PROBLEM STATEMENT: The entries below contain a line with "for side, azimuth" and a line with "imported = [obj". Retype exactly everything from the first down to the second, both included, and nothing else.

┄┄┄┄┄┄

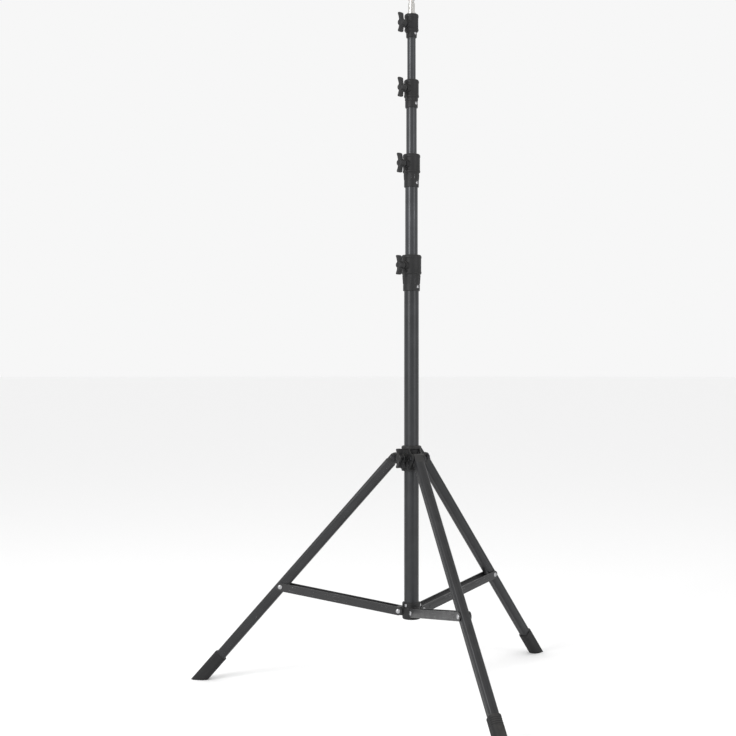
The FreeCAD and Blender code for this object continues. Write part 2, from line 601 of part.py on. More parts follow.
# ---- Brace hub and braces ------------------------------------------------------------------
def brace_hub():
    """Cast cup at the base tube's foot with three drilled tongues."""
    tube_r = TUBE_OD[0] / 2
    edge_r = BRACE_HUB_RING_R - BRACE_HUB_EDGE
    outside = [
        (0, BRACE_HUB_FLOOR_Z), (edge_r, BRACE_HUB_FLOOR_Z),
        (BRACE_HUB_RING_R, BRACE_HUB_FLOOR_Z + BRACE_HUB_EDGE),
        (BRACE_HUB_RING_R, BRACE_HUB_TOP_Z - BRACE_HUB_EDGE), (edge_r, BRACE_HUB_TOP_Z), (0, BRACE_HUB_TOP_Z),
    ]
    body = revolved(outside)
    reach = STRAP_WIDTH / 2
    tongue = cylinder(reach, Vector(BRACE_HUB_R, -LEG_WIDTH / 2, 0), Vector(0, 1, 0), LEG_WIDTH)
    web = Part.makeBox(BRACE_HUB_R - tube_r, LEG_WIDTH, 2 * reach, Vector(tube_r, -LEG_WIDTH / 2, -reach))
    hole = cylinder(RIVET_R + RUNNING, Vector(BRACE_HUB_R, -30, 0), Vector(0, 1, 0), 60)
    one = raised(tongue.fuse(web).cut(hole), BRACE_HUB_Z)
    for azimuth in LEG_AZIMUTH.values():
        body = body.fuse(turned(one, azimuth))
    seat = Part.makeCylinder(tube_r + SEAT, 80, Vector(0, 0, BASE_TUBE_FOOT_Z))
    vent = Part.makeCylinder(BRACE_HUB_VENT_R, 20, Vector(0, 0, BRACE_HUB_FLOOR_Z - 5))
    body = body.cut(seat).cut(vent)
    for z, azimuth in brace_hub_screw_places():
        body = body.cut(small_hole(z, azimuth, 40))
    return body


def strap_pair():
    """Two flat steel straps, one on each side of the leg."""
    half = STRAP_WIDTH / 2
    straps = []
    for side in (STRAP_INNER, -STRAP_OUTER):
        bar = Part.makeBox(STRAP_WIDTH, STRAP_THICKNESS, BRACE_LENGTH, Vector(-half, side, 0))
        for z in (0, BRACE_LENGTH):
            bar = bar.fuse(cylinder(half, Vector(0, side, z), Vector(0, 1, 0), STRAP_THICKNESS))
        for z in (0, BRACE_LENGTH):
            bar = bar.cut(cylinder(RIVET_R + SEAT, Vector(0, side - 1, z), Vector(0, 1, 0), 10))
        straps.append(on_brace(bar.removeSplitter()))
    return Part.makeCompound(straps)


def rivet_head(side, z):
    """Domed rivet head outside a strap."""
    sign = 1 if side > 0 else -1
    head = cylinder(RIVET_HEAD_R, Vector(0, side, z), Vector(0, sign, 0), RIVET_HEAD)
    outer = [e for e in head.Edges if isinstance(e.Curve, Part.Circle)
             and abs(e.CenterOfMass.y) > abs(side) + 1]
    return head.makeFillet(RIVET_HEAD_ROUND, outer)


def brace_rivets():
    """Rivet through the brace hub's tongue, and a short rivet in each strap's outer eye."""
    through = cylinder(RIVET_R, Vector(0, -STRAP_OUTER, 0), Vector(0, 1, 0), 2 * STRAP_OUTER)
    for side in (STRAP_OUTER, -STRAP_OUTER):
        through = through.fuse(rivet_head(side, 0))
    rivets = [on_brace(through.removeSplitter())]
    for sign in (1, -1):
        start = Vector(0, sign * STRAP_INNER, BRACE_LENGTH)
        shank = cylinder(RIVET_R, start, Vector(0, sign, 0), STRAP_THICKNESS)
        stub = shank.fuse(rivet_head(sign * STRAP_OUTER, BRACE_LENGTH))
        rivets.append(on_brace(stub.removeSplitter()))
    return Part.makeCompound(rivets)


# ---- Assembly ------------------------------------------------------------------------------
def base_screws():
    """Screws of the brace hub and of the base collar, all in the fixed column."""
    tube_r = TUBE_OD[0] / 2
    screws = [small_screw(BRACE_HUB_RING_R, tube_r - BRACE_HUB_SCREW_INSIDE, z, azimuth)
              for z, azimuth in brace_hub_screw_places()]
    return Part.makeCompound(screws + collar_screws(0).Solids)


def build():
    """Every node by name."""
    parts = {
        "base_tube": column_tube(0),
        "base_plug": base_plug(),
        "brace_hub": brace_hub(),
        "base_screws": base_screws(),
        "base_collar": collar(0),
        "base_collar_liner": collar_liner(0),
        "leg_hub": leg_hub(),
        "leg_hub_liner": leg_hub_liner(),
        "leg_pivot_bolts": Part.makeCompound([turned(leg_pivot_bolt(), a) for a in LEG_AZIMUTH.values()]),
        "leg_pivot_nuts": Part.makeCompound([turned(leg_pivot_nut(), a) for a in LEG_AZIMUTH.values()]),
        "top_socket": top_socket(),
        "spigot": spigot(),
    }
    hub_bore = TUBE_OD[0] / 2 + LINER_WALL
    clamp("leg_hub", hub_bore, hub_bore + SCREW_TIP_GAP, HUB_RING_R, LEG_PIVOT_Z, parts)
    for k, prefix in enumerate(("base_collar", "collar_1", "collar_2")):
        bore = TUBE_OD[k + 1] / 2 + LINER_WALL
        clamp(prefix, bore, bore + SCREW_TIP_GAP, CLAMP_RING_R[k], CLAMP_Z[k], parts)
    clamp("top_socket", SPIGOT_SHANK_R + SOCKET_WALL, SPIGOT_SHANK_R + SCREW_TIP_GAP, CLAMP_RING_R[3],
          CLAMP_Z[3], parts)
    for k in (1, 2, 3):
        parts["riser_%d_tube" % k] = column_tube(k)
        parts["riser_%d_guide_bush" % k] = guide_bush(k)
    for k in (1, 2):
        parts["collar_%d" % k] = collar(k)
        parts["collar_%d_liner" % k] = collar_liner(k)
        parts["collar_%d_screws" % k] = collar_screws(k)
    parts["top_socket_screws"] = collar_screws(3)
    pieces = (("leg_tube", leg_tube), ("leg_end", leg_end), ("foot", foot), ("brace_pin", brace_pin),
              ("brace_straps", strap_pair), ("brace_rivets", brace_rivets))
    for name, make in pieces:
        shape = make()
        for side, azimuth in LEG_AZIMUTH.items():
            parts[name + "_" + side] = turned(shape, azimuth)
    return parts


def folded_state():
    """Hub travel and brace angle that close the linkage with the legs folded."""
    leg = math.radians(FOLDED_LEG_ANGLE)
    out_r = LEG_PIVOT_R + BRACE_PIVOT_ALONG_LEG * math.sin(leg)
    brace = math.asin((out_r - BRACE_HUB_R) / BRACE_LENGTH)
    hub_z = BRACE_HUB_Z + BRACE_LENGTH * math.cos(brace) + BRACE_PIVOT_ALONG_LEG * math.cos(leg)
    return hub_z - LEG_PIVOT_Z, math.degrees(brace)


def main():
    os.makedirs("parts", exist_ok=True)
    parts = build()
    for name, shape in parts.items():
        if not shape.isValid() or not shape.Solids:
            raise RuntimeError(name + " is not a valid solid")
        shape.exportStep("parts/" + name + ".step")
    travel, brace = folded_state()
    print("nodes", len(parts))
    print("leg length %.2f, foot radius %.2f" % (LEG_LENGTH, LEG_PIVOT_R + LEG_LENGTH * SIN_LEG))
    print("brace length %.2f, spread angle %.3f, folded angle %.3f" % (BRACE_LENGTH, BRACE_ANGLE, brace))
    print("hub travel %.3f" % travel)


main()
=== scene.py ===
import json
import math

import bpy
from bpy.props import FloatProperty, FloatVectorProperty, PointerProperty
from mathutils import Matrix, Vector


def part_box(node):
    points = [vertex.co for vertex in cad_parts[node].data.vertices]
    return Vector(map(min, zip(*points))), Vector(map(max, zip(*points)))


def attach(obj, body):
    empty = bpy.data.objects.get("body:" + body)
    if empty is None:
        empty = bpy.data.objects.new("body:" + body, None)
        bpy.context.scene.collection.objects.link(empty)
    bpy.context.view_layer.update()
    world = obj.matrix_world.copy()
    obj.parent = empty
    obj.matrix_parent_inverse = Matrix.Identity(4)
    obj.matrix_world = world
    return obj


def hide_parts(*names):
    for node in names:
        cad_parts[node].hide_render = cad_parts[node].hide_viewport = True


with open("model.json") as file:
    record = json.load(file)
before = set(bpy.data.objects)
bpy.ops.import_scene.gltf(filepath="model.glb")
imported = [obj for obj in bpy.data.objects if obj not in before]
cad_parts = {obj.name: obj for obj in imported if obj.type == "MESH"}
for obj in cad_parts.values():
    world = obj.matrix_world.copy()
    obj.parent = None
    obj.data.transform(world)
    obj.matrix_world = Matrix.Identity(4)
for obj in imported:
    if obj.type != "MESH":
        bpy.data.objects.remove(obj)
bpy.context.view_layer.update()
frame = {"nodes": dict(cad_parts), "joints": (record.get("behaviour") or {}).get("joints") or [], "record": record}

bl_info = {
    "name": "Telescopic Light Stand",
    "version": (1, 0, 0),
    "blender": (4, 5, 0),
    "location": "3D View > Sidebar > Light Stand",
    "description": "Builds and finishes a folding light stand round its CAD frame",
    "category": "Object",
}

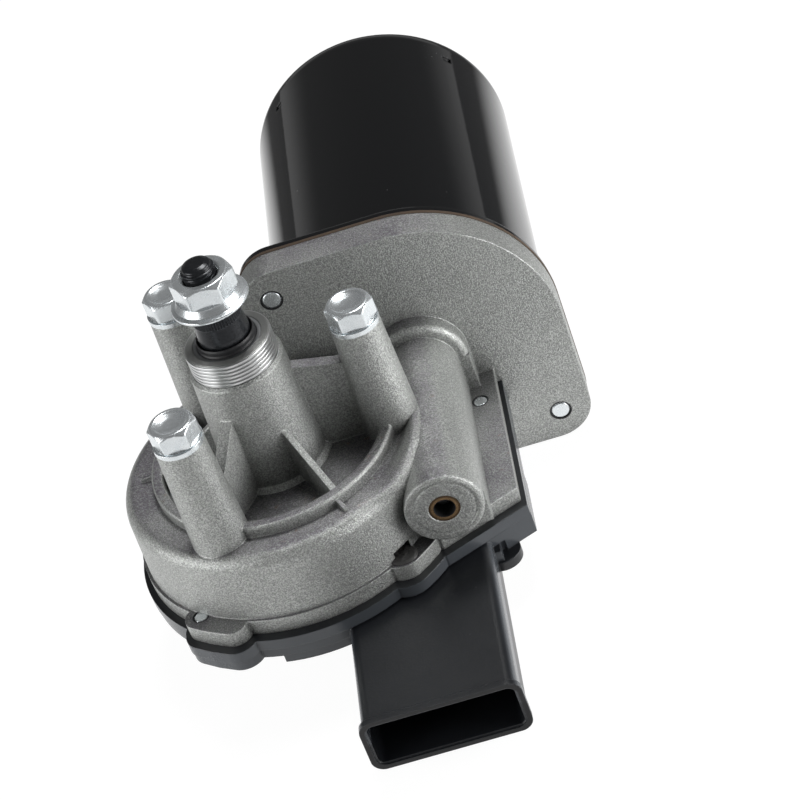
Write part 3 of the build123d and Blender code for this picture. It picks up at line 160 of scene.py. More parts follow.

┄┄┄┄┄┄

CORRECT RESPONSE:
        for side, azimuth in LEG_AZIMUTH.items():
            parts[name + "_" + side] = turned(shape, azimuth)
    return parts


def folded_state():
    """Hub travel and brace angle that close the linkage with the legs folded."""
    leg = math.radians(FOLDED_LEG_ANGLE)
    out_r = LEG_PIVOT_R + BRACE_PIVOT_ALONG_LEG * math.sin(leg)
    brace = math.asin((out_r - BRACE_HUB_R) / BRACE_LENGTH)
    hub_z = BRACE_HUB_Z + BRACE_LENGTH * math.cos(brace) + BRACE_PIVOT_ALONG_LEG * math.cos(leg)
    return hub_z - LEG_PIVOT_Z, math.degrees(brace)


def main():
    os.makedirs("parts", exist_ok=True)
    parts = build()
    for name, shape in parts.items():
        if not shape.isValid() or not shape.Solids:
            raise RuntimeError(name + " is not a valid solid")
        shape.exportStep("parts/" + name + ".step")
    travel, brace = folded_state()
    print("nodes", len(parts))
    print("leg length %.2f, foot radius %.2f" % (LEG_LENGTH, LEG_PIVOT_R + LEG_LENGTH * SIN_LEG))
    print("brace length %.2f, spread angle %.3f, folded angle %.3f" % (BRACE_LENGTH, BRACE_ANGLE, brace))
    print("hub travel %.3f" % travel)


main()
=== scene.py ===
import json
import math

import bpy
from bpy.props import FloatProperty, FloatVectorProperty, PointerProperty
from mathutils import Matrix, Vector


def part_box(node):
    points = [vertex.co for vertex in cad_parts[node].data.vertices]
    return Vector(map(min, zip(*points))), Vector(map(max, zip(*points)))


def attach(obj, body):
    empty = bpy.data.objects.get("body:" + body)
    if empty is None:
        empty = bpy.data.objects.new("body:" + body, None)
        bpy.context.scene.collection.objects.link(empty)
    bpy.context.view_layer.update()
    world = obj.matrix_world.copy()
    obj.parent = empty
    obj.matrix_parent_inverse = Matrix.Identity(4)
    obj.matrix_world = world
    return obj


def hide_parts(*names):
    for node in names:
        cad_parts[node].hide_render = cad_parts[node].hide_viewport = True


with open("model.json") as file:
    record = json.load(file)
before = set(bpy.data.objects)
bpy.ops.import_scene.gltf(filepath="model.glb")
imported = [obj for obj in bpy.data.objects if obj not in before]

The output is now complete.